Orchestras in the Park concerts are free with no tickets required.

To kick off the month of July, visit the National Arts Centre for Canada Day festivities taking place all day long on Wednesday, July 1, including a massed choral performance by Unisong at 10 a.m. in Southam Hall and one concert by the NAC Orchestra led by Pinchas Zukerman at 2:30 p.m. featuring both the Unisong Choir and musicians of the NAC Young Artists Program, part of the Summer Music Institute .

The Orchestre de la francophonie canadienne will also pay a visit to Southam Hall on Thursday, July 2 with two more Beethoven symphonies and a piano concerto to coincide with the Orchestra’s summer recording project of all nine Beethoven symphonies. Jean-Philippe Tremblay will open the program with Beethoven’s Symphony No. 1. Then Pinchas Zukerman, Music Director of the National Arts Centre Orchestra will lead 14-year-old Calgary piano prodigy Jan Lisiecki in Beethoven’s Piano Concerto No. 3 and close the program with Beethoven’s Second Symphony.

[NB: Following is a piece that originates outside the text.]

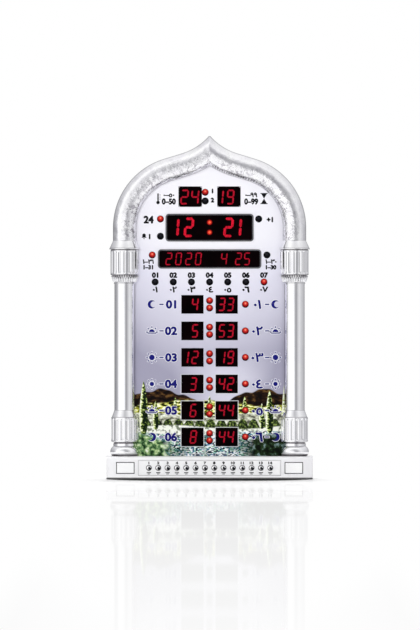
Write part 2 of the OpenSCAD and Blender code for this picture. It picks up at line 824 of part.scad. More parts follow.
module rear_cover() {
  plate_half = plinth_w / 2 - frame_wall - fit_gap;
  color(cover_grey) difference() {
    union() {
      difference() {
        upright(back_y, rear_d) case_outline(rear_inset, plinth_h);
        upright(back_inner_y, rear_d) case_outline(rear_inset + rear_wall, plinth_h - nudge);
      }
      box(-plate_half, plate_half, back_inner_y, back_y, frame_wall + fit_gap, plinth_h);
      both_sides() {
        for (p = half_screws) rod(case_pillar_r, seam_y, back_inner_y + nudge, p[0], p[1]);
        for (z = post_zs) rod(board_post_r, board_back_y, back_inner_y + nudge, post_x, z);
        for (z = panel_post_zs) rod(board_post_r, panel_back_y, back_inner_y + nudge, panel_post_x, z);
      }
      rod(speaker_ring_r, back_inner_y - speaker_ring_h, back_inner_y + nudge, 0, speaker_z);
    }
    rod(speaker_r + speaker_seat, back_inner_y - speaker_ring_h - nudge, back_inner_y, 0, speaker_z);
    both_sides() {
      for (p = half_screws) {
        rod(case_hole_r, seam_y - nudge, back_y, p[0], p[1]);
        rod(case_well_r, seam_y + case_floor, back_y + nudge, p[0], p[1]);
      }
      for (z = post_zs) rod(board_pilot_r, board_back_y - nudge, board_back_y + board_screw_len, post_x, z);
    }
    upright(back_y + nudge, rear_wall + 2 * nudge) {
      translate([0, speaker_z]) grille(speaker_r - speaker_rim);
      for (s = [-1, 1]) {
        translate([s * keyhole_x, keyhole_z]) keyhole();
        for (z = vent_zs) translate([s * vent_x, z]) vents();
      }
      translate([door_x, door_z]) square(door_w - 2 * door_lip, center = true);
      translate([inlet_x, key_z]) circle(r = inlet_r, $fn = round_fn);
    }
    upright(back_y + nudge, door_t + nudge) translate([door_x, door_z]) square(door_w, center = true);
  }
}

module battery_door() {
  groove_w = 12;
  plate = door_w - fit_gap;
  plug = door_w - 2 * door_lip - fit_gap;
  plate_y = back_y - door_t;
  color(cover_grey) difference() {
    union() {
      upright(back_y, door_t) translate([door_x, door_z]) square(plate, center = true);
      upright(plate_y + door_t / 2, 1.5 * door_t) translate([door_x, door_z]) square(plug, center = true);
    }
    upright(plate_y, rear_wall) translate([door_x, door_z]) square(plug - 3, center = true);
    // finger groove near the top edge
    translate([door_x - groove_w / 2, back_y + 1.2, door_z + door_w / 2 - 5]) rotate([0, 90, 0])
      cylinder(r = 1.7, h = groove_w, $fn = 32);
  }
}

// A cross-slotted pan-head screw: its head seats at seat_y, and it points forward or back
module screw(x, z, seat_y, head_r, head_h, shank_r, len, way) {
  translate([x, seat_y, z]) rotate([90 * way, 0, 0]) {
    difference() {
      translate([0, 0, -head_h]) cylinder(r = head_r, h = head_h, $fn = round_fn);
      for (a = [0, 90]) rotate(a)
        translate([-head_r * 0.6, -slot_w / 2, -head_h - nudge])
          cube([head_r * 1.2, slot_w, slot_depth + nudge]);
    }
    translate([0, 0, -slot_depth / 2]) cylinder(r = shank_r, h = len + slot_depth / 2, $fn = 32);
  }
}

module rear_cover_screws() {
  seat_y = seam_y + case_floor;
  color(steel) both_sides() for (p = half_screws)
    screw(p[0], p[1], seat_y, case_head_r, case_head_h, case_screw_r, case_floor + pilot_depth - 0.6, 1);
}

module board_screws() {
  color(steel) {
    both_sides() for (z = post_zs)
      screw(post_x, z, board_front_y, board_head_r, board_head_h, board_screw_r, board_screw_len, -1);
    for (p = key_posts)
      screw(p[0], p[1], key_board_back_y, board_head_r, board_head_h, board_screw_r, board_screw_len, 1);
  }
}

// A flat lead along a route of right-angled bends in y and height, w wide at x
module flat_lead(x, w, runs) {
  for (r = runs) box(x - w / 2, x + w / 2, r[0], r[1], r[2], r[3]);
}

module key_ribbon() {
  start_y = key_board_back_y + lead_header[1];
  rise_y = board_back_y + lead_header[1] + 1.5;
  end_z = supply_header_z + lead_header[2] / 2;
  color(cover_grey) flat_lead(ribbon_x, ribbon_w - 2, [
    [start_y, rise_y + lead_t, key_z - lead_t / 2, key_z + lead_t / 2],
    [rise_y, rise_y + lead_t, key_z - lead_t / 2, end_z + lead_t / 2],
    [board_back_y + lead_header[1], rise_y + lead_t, end_z - lead_t / 2, end_z + lead_t / 2],
  ]);
}

module dc_lead() {
  start_y = back_inner_y - jack_size[1];
  rise_y = board_front_y - lead_header[1] - 1.8;
  end_z = supply_header_z + lead_header[2] / 2;
  color(rubber_black) flat_lead(inlet_x, lead_w, [
    [rise_y, start_y, key_z - lead_t / 2, key_z + lead_t / 2],
    [rise_y, rise_y + lead_t, key_z - lead_t / 2, end_z + lead_t / 2],
    [rise_y, board_front_y - lead_header[1], end_z - lead_t / 2, end_z + lead_t / 2],
  ]);
}

module speaker_lead() {
  start_z = speaker_z + speaker_ring_r + lead_clear;
  rise_y = back_inner_y - 2;
  end_z = speaker_header_z + lead_header[2] / 2;
  color(rubber_black) flat_lead(0, lead_w, [
    [rise_y, rise_y + lead_t, start_z, end_z + lead_t / 2],
    [board_back_y + lead_header[1], rise_y + lead_t, end_z - lead_t / 2, end_z + lead_t / 2],
  ]);
}

base_plinth();
key_strip();
mirror([1, 0, 0]) corner_plate();  // left_corner_plate
corner_plate();  // right_corner_plate
push_button(0);  // push_button_01
push_button(1);  // push_button_02
push_button(2);  // push_button_03
push_button(3);  // push_button_04
push_button(4);  // push_button_05
push_button(5);  // push_button_06
push_button(6);  // push_button_07
push_button(7);  // push_button_08
push_button(8);  // push_button_09
push_button(9);  // push_button_10
push_button(10);  // push_button_11
push_button(11);  // push_button_12
push_button(12);  // push_button_13
push_button(13);  // push_button_14
arch_moulding();
mirror([1, 0, 0]) column_foot();  // left_column_foot
column_foot();  // right_column_foot
mirror([1, 0, 0]) column_shaft();  // left_column_shaft
column_shaft();  // right_column_shaft
mirror([1, 0, 0]) column_capital();  // left_column_capital
column_capital();  // right_column_capital
face_panel();
bezel(time_z, time_w, time_h);  // time_bezel
bezel(date_z, date_w, date_h);  // date_bezel
top_display(-top_window_x);  // temperature_display
top_display(top_window_x);  // countdown_display
display(0, time_z, time_w - 2 * bezel_w, time_h - 2 * bezel_w);  // time_display
display(0, date_z, date_w - 2 * bezel_w, date_h - 2 * bezel_w);  // date_display
row_displays(0);  // row_1_displays
row_displays(1);  // row_2_displays
row_displays(2);  // row_3_displays
row_displays(3);  // row_4_displays
row_displays(4);  // row_5_displays
row_displays(5);  // row_6_displays
lamps(colon_spots);  // colon_leds
lamps(row_spots);  // row_leds
lamps(weekday_spots);  // weekday_leds
lamps(status_spots);  // status_leds
main_board();
key_board();
tact_switches();
processor_chip();
temperature_sensor();
speaker();
dc_jack();
cell_holder();
backup_cell();
rear_cover();
battery_door();
rear_cover_screws();
board_screws();
key_ribbon();
dc_lead();
speaker_lead();
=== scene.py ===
import json
import math
import bmesh
import bpy
from mathutils import Matrix, Vector

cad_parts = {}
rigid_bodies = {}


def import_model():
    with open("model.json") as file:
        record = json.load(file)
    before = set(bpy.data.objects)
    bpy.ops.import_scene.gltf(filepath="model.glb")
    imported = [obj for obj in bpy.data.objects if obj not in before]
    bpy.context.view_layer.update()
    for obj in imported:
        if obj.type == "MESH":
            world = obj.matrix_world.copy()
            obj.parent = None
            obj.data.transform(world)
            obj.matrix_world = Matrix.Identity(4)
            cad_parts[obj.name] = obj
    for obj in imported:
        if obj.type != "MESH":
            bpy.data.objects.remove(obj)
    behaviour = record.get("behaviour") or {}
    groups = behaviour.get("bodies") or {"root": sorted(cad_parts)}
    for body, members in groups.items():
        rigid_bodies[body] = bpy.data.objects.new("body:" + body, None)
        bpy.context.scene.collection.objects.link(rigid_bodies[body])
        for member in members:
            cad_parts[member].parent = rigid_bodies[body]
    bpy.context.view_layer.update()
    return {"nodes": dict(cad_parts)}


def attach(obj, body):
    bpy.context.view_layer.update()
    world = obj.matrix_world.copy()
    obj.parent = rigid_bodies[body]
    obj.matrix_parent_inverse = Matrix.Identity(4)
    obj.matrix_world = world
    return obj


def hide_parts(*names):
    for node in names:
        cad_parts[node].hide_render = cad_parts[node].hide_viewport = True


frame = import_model()
cadNodes = frame["nodes"]
mm = 0.001
sceneObjects = bpy.context.scene.collection.objects
print("frame loaded")

# Sizes that the CAD model gives, in millimetres
caseSizes = {
    "seamY": 2.45, "frontY": -21.55, "stripY": -20.95, "springZ": 293.042, "columnX": 99.1,
    "topWindowX": 22.6, "topWindowZ": 329.242, "timeZ": 293.042, "weekdayZ": 229.542,
    "rowTopZ": 203.442, "rowStep": 30.988, "rows": 6, "dayStep": 21.2, "keyPitch": 10.86, "keyZ": 13.15,
    "keys": 14, "plateX": 98.0,
}
rowZ = [caseSizes["rowTopZ"] - caseSizes["rowStep"] * i for i in range(caseSizes["rows"])]
bothSides = (("left", -1), ("right", 1))


def acts(operation, swapped=False):  # what a sign between two values does
    if swapped:
        return lambda self, other: calc(operation, other, self)
    return lambda self, *others: calc(operation, self, *others)


class Value:  # a number or place in a node tree, so that sums can be written plainly
    def __init__(self, socket):
        self.socket = socket
        self.tree = socket.id_data

    __add__, __sub__, __rsub__ = acts("ADD"), acts("SUBTRACT"), acts("SUBTRACT", True)
    __mul__, __truediv__, __rtruediv__ = acts("MULTIPLY"), acts("DIVIDE"), acts("DIVIDE", True)
    __pow__, __abs__ = acts("POWER"), acts("ABSOLUTE")


def plug(value, socket):  # links a value or a node's first output, or writes a plain number or colour
    if isinstance(value, bpy.types.Node):
        value = value.outputs[0]
    source = getattr(value, "socket", value)
    if isinstance(source, bpy.types.NodeSocket):
        socket.id_data.links.new(source, socket)
    elif socket.type == "RGBA":
        socket.default_value = (*value, 1)[:4]
    else:
        socket.default_value = value


def addNode(tree, kind, inputs=None, **settings):
    node = tree.nodes.new(kind)
    for name, value in settings.items():
        setattr(node, name, value)
    for key, value in (inputs or {}).items():
        plug(value, node.inputs[key])
    return node


def out(node, key=0):
    return Value(node.outputs[key])


def treeOf(*values):
    return next(value.tree for value in values if isinstance(value, Value))


def calc(operation, *values, clamp=False):
    inputs = dict(enumerate(values))
    return out(addNode(treeOf(*values), "ShaderNodeMath", inputs, operation=operation, use_clamp=clamp))


def blend(amount, first, second, mode="MIX"):  # from the first colour to the second
    inputs = {0: amount, 6: first, 7: second}
    tree = treeOf(amount, first, second)
    return out(addNode(tree, "ShaderNodeMix", inputs, data_type="RGBA", blend_type=mode), 2)


def most(first, second):
    return calc("MAXIMUM", first, second)


def spread(value, low, high, newLow=0, newHigh=1):
    return out(addNode(value.tree, "ShaderNodeMapRange", {0: value, 1: low, 2: high, 3: newLow, 4: newHigh}))


def between(value, start, full, fall, end):  # rises from 0 to 1 and falls back to 0
    return spread(value, start, full) * spread(value, fall, end, 1, 0)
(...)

On Tuesday, July 28, the National Youth Orchestra of Canada led by Alain Trudel makes its annual visit to the Capital. The program consists of Rob Teehan’s Dreams of Flying, a new work commissioned by the NYOC, Haydn’s Symphony No. 96 and Mahler’s Symphony No. 6.

Tickets for both the Orchestre de la francophonie canadienne and the National Youth Orchestra of Canada are free and can be picked up in person at the NAC Box Office.

And on July 7, 8 and 9, the National Arts Centre Orchestra will offer its services to four composers for “Repertoire Readings” of original works. These sessions, conducted by the NAC Composers Program Lead Composer Gary Kulesha, will take place in the NAC Rehearsal Hall and are open to the public, no tickets required, as long as space is available.

There are also numerous public concerts presented as part of the eleventh annual NAC Summer Music Institute during the month of June. These have been announced separately.